# Why?



## Rob Broad (Sep 7, 2004)

This is a question for all the seniors that are part of this area of MartialTalk.  Why did you chose kenpo and what made you stay in that art after you chose Kenpo.


----------



## Goldendragon7 (Sep 8, 2004)

Rob Broad said:
			
		

> This is a question for all the seniors that are part of this area of MartialTalk. Why did you chose kenpo and what made you stay in that art after you chose Kenpo.


 For me, it was pure accident.  I was going to college playing football and  passed by this "Kenpo Karate" studio.  I drove past a few times before I finally  went in and inquired.......  I took a "5 lesson Introductory Course" and the  rest is history.  I was hooked!  

 Along the way I was exposed to many different  Martial Arts, Judo, Aikido, Shotokan, Shorei Ryu, several Kung Fu systems, Tae  Kwon Do, Hapkido, and others but could never tear myself away from the logic and organization of  American Kenpo.  I might add that all of my instructors were tremendous.  I hear many  horror stories and I feel so blessed to not have any. 

 :asian:


----------



## Rob Broad (Aug 14, 2005)

Now that we have more advanced members on the board I will ask this question again in hopes of getting some more replies from people like Bob White, Doc and any of the other Seniors listed as part of this section.


----------



## Doc (Aug 15, 2005)

Rob Broad said:
			
		

> Now that we have more advanced members on the board I will ask this question again in hopes of getting some more replies from people like Bob White, Doc and any of the other Seniors listed as part of this section.

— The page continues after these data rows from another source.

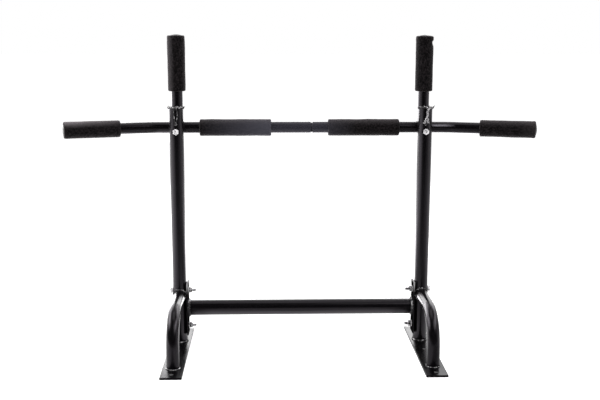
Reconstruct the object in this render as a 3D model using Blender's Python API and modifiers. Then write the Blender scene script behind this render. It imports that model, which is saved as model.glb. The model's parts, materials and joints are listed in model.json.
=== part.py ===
"""A wall-mounted pull-up bar, modelled as it stands on its two wall plates.

Units are metres, and +Z points away from the wall. +X runs along the pull-up bar, and the curved braces
are on the -Y side. The origin is at the middle of the plates' undersides, which are at Z = 0.

Run it with: blender --background --python part.py
"""

import math

import bmesh
import bpy
from mathutils import Matrix, Vector

# Clearances
TOUCH_GAP = 0.0003
BOLT_HOLE_CLEARANCE = 0.0005

# Arms, the two long tubes that stand out from the wall
ARM_SPACING = 0.600
ARM_DIAMETER = 0.035
ARM_WALL = 0.002
ARM_LENGTH = 0.5817
NOTCH_WIDTH = 0.0128
NOTCH_ABOVE_BAR_AXIS = 0.0132
NOTCH_OVER_RIM = 0.002
END_PLUG_WALL = 0.002
END_PLUG_TOP = 0.003
END_PLUG_BELOW_BOLT = 0.020

# Braces, from the plates up and back to the arms
BRACE_DIAMETER = 0.030
BRACE_WALL = 0.002
BRACE_REACH = 0.198
BRACE_HEIGHT = 0.1245
BRACE_BEND_RADIUS = 0.078

# Wall plates
PLATE_WIDTH = 0.050
PLATE_THICKNESS = 0.005
PLATE_CORNER_RADIUS = 0.002
PLATE_BEYOND_BRACE = 0.062
PLATE_BEYOND_ARM = 0.100
SCREW_HOLE_DIAMETER = 0.010
SCREW_HOLE_TO_END = 0.020

# Cross tube with an end flange at each arm
CROSS_TUBE_DIAMETER = 0.038
CROSS_TUBE_WALL = 0.002
CROSS_TUBE_HEIGHT = 0.0905
FLANGE_THICKNESS = 0.0035
FLANGE_SIDE_MARGIN = 0.0010
FLANGE_END_MARGIN = 0.021
FLANGE_CORNER_RADIUS = 0.004
FLANGE_BOLT_FROM_TUBE = 0.0260

# Pull-up bar in two halves, and the stems that stand on it
BAR_DIAMETER = 0.028
BAR_WALL = 0.002
BAR_BELOW_ARM_TOP = 0.0512
BAR_BEND_BEYOND_ARM = 0.058
BAR_BEND_ANGLE = math.radians(17.3)
BAR_BEND_RADIUS = 0.100
BAR_END_BARE_LENGTH = 0.0818
BAR_SEAM_X = 0.0264
BAR_SEAM_GAP = 0.0006
SLEEVE_LENGTH = 0.120
SLEEVE_WALL = 0.002
STEM_BARE_ABOVE_ARM = 0.0373

# Foam grips and end caps
FOAM_THICKNESS = 0.0057
FOAM_CORNER_RADIUS = 0.003
OUTER_FOAM_LENGTH = 0.133
INNER_FOAM_LENGTH = 0.174
FOAM_OVER_TUBE_END = 0.0005
LEFT_INNER_FOAM_FROM_ARM = 0.0538
RIGHT_INNER_FOAM_FROM_ARM = 0.0590
CAP_DOME_HEIGHT = 0.0027
CAP_PLUG_LENGTH = 0.012
CAP_PLUG_WALL = 0.0015

# Fasteners
BOLT_DIAMETER = 0.008
HEX_ACROSS_FLATS = 0.013
BOLT_HEAD_HEIGHT = 0.0053
NUT_HEIGHT = 0.0065
WASHER_DIAMETER = 0.016
WASHER_THICKNESS = 0.0016
SADDLE_WASHER_DIAMETER = 0.020
SADDLE_WASHER_THICKNESS = 0.0015
BAR_BOLT_BELOW_BAR_AXIS = 0.0056
BAR_BOLT_PAST_NUT = 0.0065
FLANGE_BOLT_PAST_NUT = 0.0102

# Facets round each kind of round piece, and along each bend and rounded end
TUBE_SIDES = 24
FOAM_SIDES = 24
SMALL_SIDES = 16
BRACE_BEND_STEPS = 8
BAR_BEND_STEPS = 4
ROUND_END_STEPS = 2
DOME_STEPS = 4
NOTCH_STEPS = 8
CORNER_STEPS = 3
TURN_MERGE_DISTANCE = 0.00001

# Sizes that follow from the ones above
ARM_RADIUS = ARM_DIAMETER / 2
BAR_RADIUS = BAR_DIAMETER / 2
BRACE_RADIUS = BRACE_DIAMETER / 2
CROSS_TUBE_RADIUS = CROSS_TUBE_DIAMETER / 2
BOLT_RADIUS = BOLT_DIAMETER / 2
BOLT_HOLE_RADIUS = BOLT_RADIUS + BOLT_HOLE_CLEARANCE
PLATE_LENGTH = PLATE_BEYOND_BRACE + BRACE_REACH + PLATE_BEYOND_ARM
ARM_Y = PLATE_LENGTH / 2 - PLATE_BEYOND_ARM
ARM_BASE_Z = PLATE_THICKNESS + TOUCH_GAP
ARM_TOP_Z = ARM_BASE_Z + ARM_LENGTH
BAR_Z = ARM_TOP_Z - BAR_BELOW_ARM_TOP
BAR_BEHIND_ARM = ARM_RADIUS + TOUCH_GAP + BAR_RADIUS
BAR_BOLT_Z = BAR_Z - BAR_BOLT_BELOW_BAR_AXIS
FLANGE_BOLT_OFFSET = CROSS_TUBE_RADIUS + FLANGE_BOLT_FROM_TUBE
FOAM_INNER_RADIUS = BAR_RADIUS + TOUCH_GAP
FOAM_RADIUS = FOAM_INNER_RADIUS + FOAM_THICKNESS
BAR_END_LENGTH = BAR_END_BARE_LENGTH + OUTER_FOAM_LENGTH - FOAM_OVER_TUBE_END
STEM_LENGTH = (BAR_BELOW_ARM_TOP + STEM_BARE_ABOVE_ARM + OUTER_FOAM_LENGTH
               - FOAM_OVER_TUBE_END)
CUT_MARGIN = ARM_RADIUS

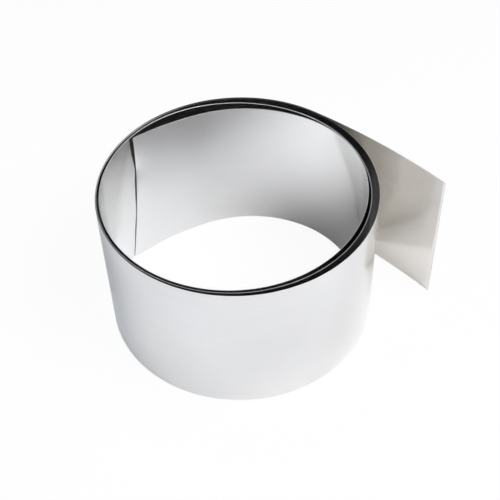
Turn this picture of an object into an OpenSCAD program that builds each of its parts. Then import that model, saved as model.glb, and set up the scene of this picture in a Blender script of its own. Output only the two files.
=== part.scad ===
// Coil of nickel silver foil: one long thin strip, wound about three and a
// quarter times into a loose open coil that stands on its lower edge, with its
// outer end running off as a tail. Seen from above, the strip winds clockwise
// from the free end inside the coil to the end of the tail. Lengths are in mm.

/* [Strip] */
// Width of the strip, which is the height of the standing coil
strip_width = 100; // [80:1:120]
// Thickness of the strip
strip_thickness = 0.3; // [0.2:0.05:0.35]

/* [Coil] */
// Radius of the coil over its outer turn
coil_radius = 87; // [80:1:110]

/* [Ends] */
// How far the shear cut leans back at the top corner of the inner end
cut_lean = 13.7; // [8:0.1:18]
// Length of the tail that runs off from the back of the coil
tail_length = 104; // [60:1:300]
// Bend radius of the tail, which keeps only a slight set from the coil
tail_radius = 440; // [300:10:1000]

/* [Hidden] */
// Every bend is a radius, in hundredths of the coil's own radius, and the angle
// in degrees that it turns through. They follow each other from the inner end out.

// The inner end starts close to the wall behind it, springs flat across the upper
// left of the coil, and swings out to the front
inner_turn = [[184, 22], [91.3, 50.4], [81, 60], [98.9, 60], [91.4, 60], [96, 90]];
// The middle turn nears the inner one at the back right and is open elsewhere
middle_turn = [[89.7, 45], [100, 45], [94.8, 90], [96, 90], [97.7, 90]];
// The outer turn is nearly round
outer_turn = [[99.4, 270], [100.2, 95]];
// The last stretch hugs the back of the outer turn before the tail leaves it
back_wrap = [[99.3, 93]];

// Place and stance of the inner end: its distance from the coil's axis, again in
// hundredths of the coil's radius, its angle about that axis, and how far it turns
// in from a circle
inner_end_distance = 95.9;
inner_end_azimuth = 154.4;
inner_end_angle = 21;
quarter = 90;

hundredth = coil_radius / 100;
tail = [tail_radius, tail_length / tail_radius * 180 / PI];
bends = concat(
    [for (bend = concat(inner_turn, middle_turn, outer_turn, back_wrap)) [bend[0] * hundredth, bend[1]]],
    [tail]
);

// A place on the strip is its x, its y and the heading that the strip runs in.
// A clockwise bend turns about a centre on the right of the heading.
function bend_centre(place, radius) =
    [place[0] + radius * sin(place[2]), place[1] - radius * cos(place[2])];
function place_along(place, radius, angle) =
    let (centre = bend_centre(place, radius), heading = place[2] - angle)
    [centre[0] - radius * sin(heading), centre[1] + radius * cos(heading), heading];

inner_end = [
    inner_end_distance * hundredth * cos(inner_end_azimuth),
    inner_end_distance * hundredth * sin(inner_end_azimuth),
    inner_end_azimuth - quarter - inner_end_angle
];
function bend_start(i) =
    i == 0 ? inner_end : place_along(bend_start(i - 1), bends[i - 1][0], bends[i - 1][1]);

// The strip's middle line, as places a few degrees apart round every bend
facet_angle = 3;
function steps(bend) = ceil(bend[1] / facet_angle);
middle_line = concat(
    [for (i = [0 : len(bends) - 1])
        let (start = bend_start(i), n = steps(bends[i]))
        for (k = [0 : n - 1]) place_along(start, bends[i][0], bends[i][1] * k / n)],
    [bend_start(len(bends))]
);

// Points at a distance to the left of the middle line, seen along the strip
function beside(distance) =
    [for (p = middle_line) [p[0] - distance * sin(p[2]), p[1] + distance * cos(p[2])]];
function reversed(list) = [for (i = [len(list) - 1 : -1 : 0]) list[i]];
outer_face = beside(strip_thickness / 2);
inner_face = beside(-strip_thickness / 2);

// The frame's origin is under the middle of the box round the standing coil
faces = concat(outer_face, inner_face);
box_low = [min([for (p = faces) p[0]]), min([for (p = faces) p[1]])];
box_high = [max([for (p = faces) p[0]]), max([for (p = faces) p[1]])];
box_middle = (box_low + box_high) / 2;

// The shear cut is a shallow arc that leans back over the strip's width. It
// trims a little off the lower corner too, so that the whole end is freshly cut.
cut_radius = (strip_width * strip_width + cut_lean * cut_lean) / (2 * cut_lean);
cut_trim = 1;
cut_steps = 12;
function cut_setback(height) =
    cut_trim + cut_lean - cut_radius + sqrt(pow(cut_radius, 2) - pow(strip_width - height, 2));

// The inner end is cut before it is joined to the rest, after its first bend
lead_steps = steps(inner_turn[0]);

// The strip from one place to another, bent on plan and as high as it is wide
module bent_wall(first, last) {
    stretch = [for (i = [first : last]) i];
    linear_extrude(height = strip_width)
        polygon(concat([for (i = stretch) outer_face[i]], [for (i = reversed(stretch)) inner_face[i]]));
}

// The waste that the shear cut takes off the inner end
module inner_end_waste() {
    reach = 15;
    margin = 5;
    rise = (strip_width + 2 * margin) / cut_steps;
    heights = [for (k = [0 : cut_steps]) k * rise - margin];
    translate([inner_end[0], inner_end[1], 0])
        rotate([quarter, 0, inner_end[2]])
            linear_extrude(height = 2 * reach, center = true)
                polygon(concat(
                    [for (height = heights) [cut_setback(height), height]],
                    [[-reach, strip_width + margin], [-reach, -margin]]
                ));
}

module foil_strip() {
    color([0.78, 0.77, 0.74])
        translate([-box_middle[0], -box_middle[1], 0])
            union() {
                difference() {
                    bent_wall(0, lead_steps);
                    inner_end_waste();
                }
                bent_wall(lead_steps, len(middle_line) - 1);
            }
}

foil_strip();
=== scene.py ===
"""A loose open coil of thin bright nickel silver strip, standing on its edge on a white floor."""

import math

import bpy
import numpy as np
from mathutils import Matrix, Vector


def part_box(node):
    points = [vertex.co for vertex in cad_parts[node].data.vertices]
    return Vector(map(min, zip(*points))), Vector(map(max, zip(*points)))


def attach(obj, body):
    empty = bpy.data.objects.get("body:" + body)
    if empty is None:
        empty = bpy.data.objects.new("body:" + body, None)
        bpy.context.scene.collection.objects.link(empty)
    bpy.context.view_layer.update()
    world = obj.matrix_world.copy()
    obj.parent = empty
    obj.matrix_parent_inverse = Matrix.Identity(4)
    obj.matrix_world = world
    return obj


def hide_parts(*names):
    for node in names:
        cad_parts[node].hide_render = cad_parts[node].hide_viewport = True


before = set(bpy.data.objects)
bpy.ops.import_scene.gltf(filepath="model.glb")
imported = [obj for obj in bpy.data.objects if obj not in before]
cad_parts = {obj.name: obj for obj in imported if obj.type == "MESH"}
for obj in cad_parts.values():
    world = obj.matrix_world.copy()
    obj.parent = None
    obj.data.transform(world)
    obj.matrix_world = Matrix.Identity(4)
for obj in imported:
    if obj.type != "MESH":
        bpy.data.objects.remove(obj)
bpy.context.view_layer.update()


# The strip
# One long thin strip of nickel silver, rolled bright and slit to width, wound
# clockwise about three and a quarter times. It stands on its lower slit edge.
# The inner end was sheared off at a slant, and the outer end is cut square.
strip_width = 0.100
strip_thickness = 0.0003
coil_radius = 0.087
tail_length = 0.104
tail_radius = 0.440
inner_turn = ((184, 22), (91.3, 50.4), (81, 60), (98.9, 60), (91.4, 60), (96, 90))
middle_turn = ((89.7, 45), (100, 45), (94.8, 90), (96, 90), (97.7, 90))
outer_turn = ((99.4, 270), (100.2, 95))
back_wrap = ((99.3, 93),)
inner_end_distance = 0.959 * coil_radius
inner_end_azimuth = math.radians(154.4)
inner_end_angle = math.radians(21)
cut_lean = 0.0137
cut_trim = 0.001
inner_corner = 0.0002
outer_corner = 0.00004
end_lean = 0.0045
end_lean_reach = 0.13
press_reach = 0.004
pull_back = 0.65

# Each bend is a radius in hundredths of the coil's and the degrees that it turns
bends = np.array(inner_turn + middle_turn + outer_turn + back_wrap)
bend_radii = np.append(bends[:, 0] / 100 * coil_radius, tail_radius)
bend_angles = np.append(np.radians(bends[:, 1]), tail_length / tail_radius)
bend_starts = np.concatenate([[0], np.cumsum(bend_radii * bend_angles)])
headings = inner_end_azimuth - math.pi / 2 - inner_end_angle
headings = headings - np.concatenate([[0], np.cumsum(bend_angles)])
chords = 2 * bend_radii * np.sin(bend_angles / 2)
chord_headings = headings[:-1] - bend_angles / 2
corners = np.stack([chords * np.cos(chord_headings), chords * np.sin(chord_headings)], axis=1)
inner_end = np.array([math.cos(inner_end_azimuth), math.sin(inner_end_azimuth)]) * inner_end_distance
corners = inner_end + np.concatenate([[[0, 0]], np.cumsum(corners, axis=0)])
strip_length = bend_starts[-1]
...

When I met Ed Parker at a local tournament/exhibition in Santa Monica Ca., I was a student of Grandmaster Ark Yuey Wong in the Los Angeles Chinatown. Everyone in the arts knew of Ed Parker and meeting him was a real honor. It was only later I found out that Mr. Parker too, had a student/teacher relationship with Ark Wong. When he invited me for a lesson, I was estatic. I showed up early, warmed up and was in a full sweat when he arrived. We went into his office and sat down and began to talk. He spoke to me of different ideas and principles. He talked about terminology and establishing common language for study and teaching. He began to explain to me things I had already learned, but had no sense of what they meant or how to apply them. My entire lesson consisted of enlightening conversation. I learned more from an hour conversation than all my previous training. Although I wasn't actually "sold" because Mr. Parker never ever charged me for lessons, I was definitely hooked - and I still am. Everything I do was initiated by him. Nothing new.


----------